→ **Exercise requirements**:
Repeat each line exactly as it is written.

→ **Data**:
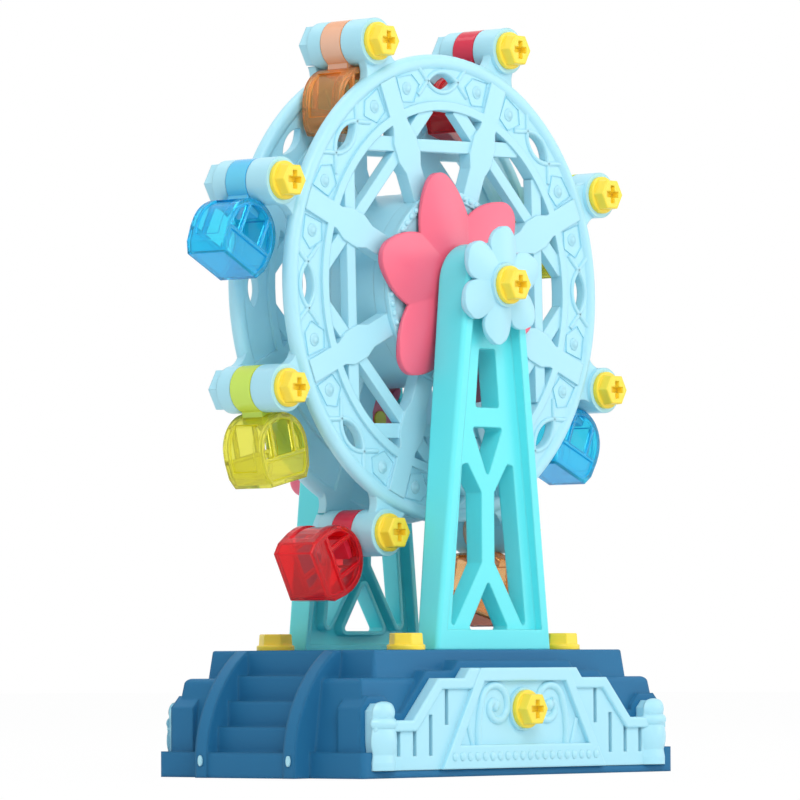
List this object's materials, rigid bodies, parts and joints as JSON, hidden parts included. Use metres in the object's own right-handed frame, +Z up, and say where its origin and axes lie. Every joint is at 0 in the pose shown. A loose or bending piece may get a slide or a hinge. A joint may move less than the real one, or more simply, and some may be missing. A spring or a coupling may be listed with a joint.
{
  "type": "crank ferris wheel toy",
  "caption": "Take-apart toy ferris wheel: a hand crank turns a bolted wheel of free swinging cabins between two A-frame towers on a stepped base.",
  "frame": {"origin": "middle of the base's underside", "axes": "+Z up, X along the base, Y along the axle with the crank at +Y and the hub flower at -Y"},
  "size_m": [0.2358, 0.129, 0.306],
  "materials": {
    "blue_abs": "semi-gloss",
    "pale_abs": "semi-gloss",
    "turquoise_abs": "semi-gloss",
    "pink_abs": "semi-gloss",
    "yellow_abs": "semi-gloss",
    "white_pom": "satin",
    "steel": "zinc plated",
    "orange_clear": "see-through tinted",
    "red_clear": "see-through tinted",
    "yellow_clear": "see-through tinted",
    "blue_clear": "see-through tinted"
  },
  "bodies": {
    "base": {"base_body": "blue_abs", "base_cover": "blue_abs", "base_screws": "steel", "rail_pegs": "pale_abs", "front_fence": "pale_abs", "rear_fence": "pale_abs", "front_fence_bolt": "yellow_abs", "rear_fence_bolt": "yellow_abs", "front_tower": "turquoise_abs", "rear_tower": "turquoise_abs", "tower_bolts": "yellow_abs", "foot_plates": "blue_abs"},
    "wheel": {"front_rim": "pale_abs", "rear_rim": "pale_abs", "hub_drum": "pale_abs", "hub_cap": "pale_abs", "axle": "white_pom", "front_flower": "pink_abs", "star_flower": "pale_abs", "wheel_gear": "white_pom", "front_axle_bolt": "yellow_abs", "rear_axle_bolt": "yellow_abs", "cabin_bolts": "yellow_abs", "cabin_nuts": "pale_abs"},
    "crank": {"crank_handle": "pink_abs", "crank_bolt": "yellow_abs", "pinion": "pink_abs"},
    "cabin_orange_top": {"cabin_orange_top": "orange_clear", "hanger_orange_top": "orange_clear"},
    "cabin_red_top": {"cabin_red_top": "red_clear", "hanger_red_top": "red_clear"},
    "cabin_yellow_right": {"cabin_yellow_right": "yellow_clear", "hanger_yellow_right": "yellow_clear"},
    "cabin_blue_right": {"cabin_blue_right": "blue_clear", "hanger_blue_right": "blue_clear"},
    "cabin_orange_bottom": {"cabin_orange_bottom": "orange_clear", "hanger_orange_bottom": "orange_clear"},
    "cabin_red_bottom": {"cabin_red_bottom": "red_clear", "hanger_red_bottom": "red_clear"},
    "cabin_yellow_left": {"cabin_yellow_left": "yellow_clear", "hanger_yellow_left": "yellow_clear"},
    "cabin_blue_left": {"cabin_blue_left": "blue_clear", "hanger_blue_left": "blue_clear"}
  },
  "joints": [
    {"name": "wheel_spin", "type": "hinge", "parent": "base", "child": "wheel", "pos_m": [0, 0, 0.19687], "axis": [0, 1, 0], "continuous": true},
    {"name": "crank_spin", "type": "hinge", "parent": "base", "child": "crank", "pos_m": [0, 0.035, 0.14487], "axis": [0, 1, 0], "continuous": true},
    {"name": "swing_orange_top", "type": "hinge", "parent": "wheel", "child": "cabin_orange_top", "pos_m": [-0.04333, -0.0003, 0.29438], "axis": [0, 1, 0], "continuous": true},
    {"name": "swing_red_top", "type": "hinge", "parent": "wheel", "child": "cabin_red_top", "pos_m": [0.03831, -0.0003, 0.29646], "axis": [0, 1, 0], "continuous": true},
    {"name": "swing_yellow_right", "type": "hinge", "parent": "wheel", "child": "cabin_yellow_right", "pos_m": [0.09751, -0.0003, 0.2402], "axis": [0, 1, 0], "continuous": true},
    {"name": "swing_blue_right", "type": "hinge", "parent": "wheel", "child": "cabin_blue_right", "pos_m": [0.09959, -0.0003, 0.15856], "axis": [0, 1, 0], "continuous": true},
    {"name": "swing_orange_bottom", "type": "hinge", "parent": "wheel", "child": "cabin_orange_bottom", "pos_m": [0.04333, -0.0003, 0.09936], "axis": [0, 1, 0], "continuous": true},
    {"name": "swing_red_bottom", "type": "hinge", "parent": "wheel", "child": "cabin_red_bottom", "pos_m": [-0.03831, -0.0003, 0.09728], "axis": [0, 1, 0], "continuous": true},
    {"name": "swing_yellow_left", "type": "hinge", "parent": "wheel", "child": "cabin_yellow_left", "pos_m": [-0.09751, -0.0003, 0.15354], "axis": [0, 1, 0], "continuous": true},
    {"name": "swing_blue_left", "type": "hinge", "parent": "wheel", "child": "cabin_blue_left", "pos_m": [-0.09959, -0.0003, 0.23518], "axis": [0, 1, 0], "continuous": true}
  ],
  "couplings": [
    {"joint": "crank_spin", "follows": "wheel_spin", "ratio": -2.3333}
  ]
}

→ **The reply**:
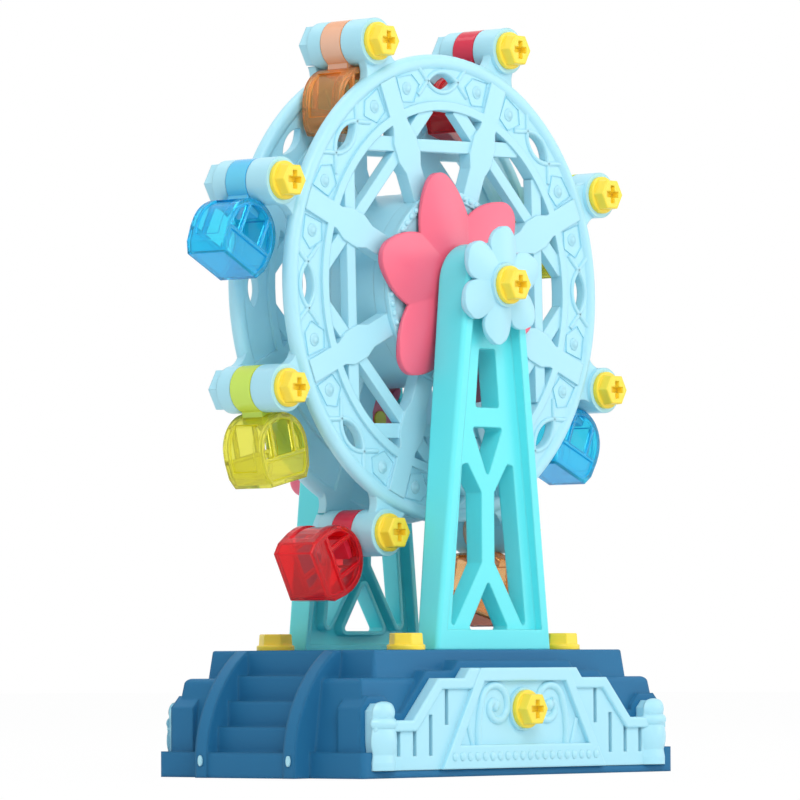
List this object's materials, rigid bodies, parts and joints as JSON, hidden parts included. Use metres in the object's own right-handed frame, +Z up, and say where its origin and axes lie. Every joint is at 0 in the pose shown. A loose or bending piece may get a slide or a hinge. A joint may move less than the real one, or more simply, and some may be missing. A spring or a coupling may be listed with a joint.
{
  "type": "crank ferris wheel toy",
  "caption": "Take-apart toy ferris wheel: a hand crank turns a bolted wheel of free swinging cabins between two A-frame towers on a stepped base.",
  "frame": {"origin": "middle of the base's underside", "axes": "+Z up, X along the base, Y along the axle with the crank at +Y and the hub flower at -Y"},
  "size_m": [0.2358, 0.129, 0.306],
  "materials": {
    "blue_abs": "semi-gloss",
    "pale_abs": "semi-gloss",
    "turquoise_abs": "semi-gloss",
    "pink_abs": "semi-gloss",
    "yellow_abs": "semi-gloss",
    "white_pom": "satin",
    "steel": "zinc plated",
    "orange_clear": "see-through tinted",
    "red_clear": "see-through tinted",
    "yellow_clear": "see-through tinted",
    "blue_clear": "see-through tinted"
  },
  "bodies": {
    "base": {"base_body": "blue_abs", "base_cover": "blue_abs", "base_screws": "steel", "rail_pegs": "pale_abs", "front_fence": "pale_abs", "rear_fence": "pale_abs", "front_fence_bolt": "yellow_abs", "rear_fence_bolt": "yellow_abs", "front_tower": "turquoise_abs", "rear_tower": "turquoise_abs", "tower_bolts": "yellow_abs", "foot_plates": "blue_abs"},
    "wheel": {"front_rim": "pale_abs", "rear_rim": "pale_abs", "hub_drum": "pale_abs", "hub_cap": "pale_abs", "axle": "white_pom", "front_flower": "pink_abs", "star_flower": "pale_abs", "wheel_gear": "white_pom", "front_axle_bolt": "yellow_abs", "rear_axle_bolt": "yellow_abs", "cabin_bolts": "yellow_abs", "cabin_nuts": "pale_abs"},
    "crank": {"crank_handle": "pink_abs", "crank_bolt": "yellow_abs", "pinion": "pink_abs"},
    "cabin_orange_top": {"cabin_orange_top": "orange_clear", "hanger_orange_top": "orange_clear"},
    "cabin_red_top": {"cabin_red_top": "red_clear", "hanger_red_top": "red_clear"},
    "cabin_yellow_right": {"cabin_yellow_right": "yellow_clear", "hanger_yellow_right": "yellow_clear"},
    "cabin_blue_right": {"cabin_blue_right": "blue_clear", "hanger_blue_right": "blue_clear"},
    "cabin_orange_bottom": {"cabin_orange_bottom": "orange_clear", "hanger_orange_bottom": "orange_clear"},
    "cabin_red_bottom": {"cabin_red_bottom": "red_clear", "hanger_red_bottom": "red_clear"},
    "cabin_yellow_left": {"cabin_yellow_left": "yellow_clear", "hanger_yellow_left": "yellow_clear"},
    "cabin_blue_left": {"cabin_blue_left": "blue_clear", "hanger_blue_left": "blue_clear"}
  },
  "joints": [
    {"name": "wheel_spin", "type": "hinge", "parent": "base", "child": "wheel", "pos_m": [0, 0, 0.19687], "axis": [0, 1, 0], "continuous": true},
    {"name": "crank_spin", "type": "hinge", "parent": "base", "child": "crank", "pos_m": [0, 0.035, 0.14487], "axis": [0, 1, 0], "continuous": true},
    {"name": "swing_orange_top", "type": "hinge", "parent": "wheel", "child": "cabin_orange_top", "pos_m": [-0.04333, -0.0003, 0.29438], "axis": [0, 1, 0], "continuous": true},
    {"name": "swing_red_top", "type": "hinge", "parent": "wheel", "child": "cabin_red_top", "pos_m": [0.03831, -0.0003, 0.29646], "axis": [0, 1, 0], "continuous": true},
    {"name": "swing_yellow_right", "type": "hinge", "parent": "wheel", "child": "cabin_yellow_right", "pos_m": [0.09751, -0.0003, 0.2402], "axis": [0, 1, 0], "continuous": true},
    {"name": "swing_blue_right", "type": "hinge", "parent": "wheel", "child": "cabin_blue_right", "pos_m": [0.09959, -0.0003, 0.15856], "axis": [0, 1, 0], "continuous": true},
    {"name": "swing_orange_bottom", "type": "hinge", "parent": "wheel", "child": "cabin_orange_bottom", "pos_m": [0.04333, -0.0003, 0.09936], "axis": [0, 1, 0], "continuous": true},
    {"name": "swing_red_bottom", "type": "hinge", "parent": "wheel", "child": "cabin_red_bottom", "pos_m": [-0.03831, -0.0003, 0.09728], "axis": [0, 1, 0], "continuous": true},
    {"name": "swing_yellow_left", "type": "hinge", "parent": "wheel", "child": "cabin_yellow_left", "pos_m": [-0.09751, -0.0003, 0.15354], "axis": [0, 1, 0], "continuous": true},
    {"name": "swing_blue_left", "type": "hinge", "parent": "wheel", "child": "cabin_blue_left", "pos_m": [-0.09959, -0.0003, 0.23518], "axis": [0, 1, 0], "continuous": true}
  ],
  "couplings": [
    {"joint": "crank_spin", "follows": "wheel_spin", "ratio": -2.3333}
  ]
}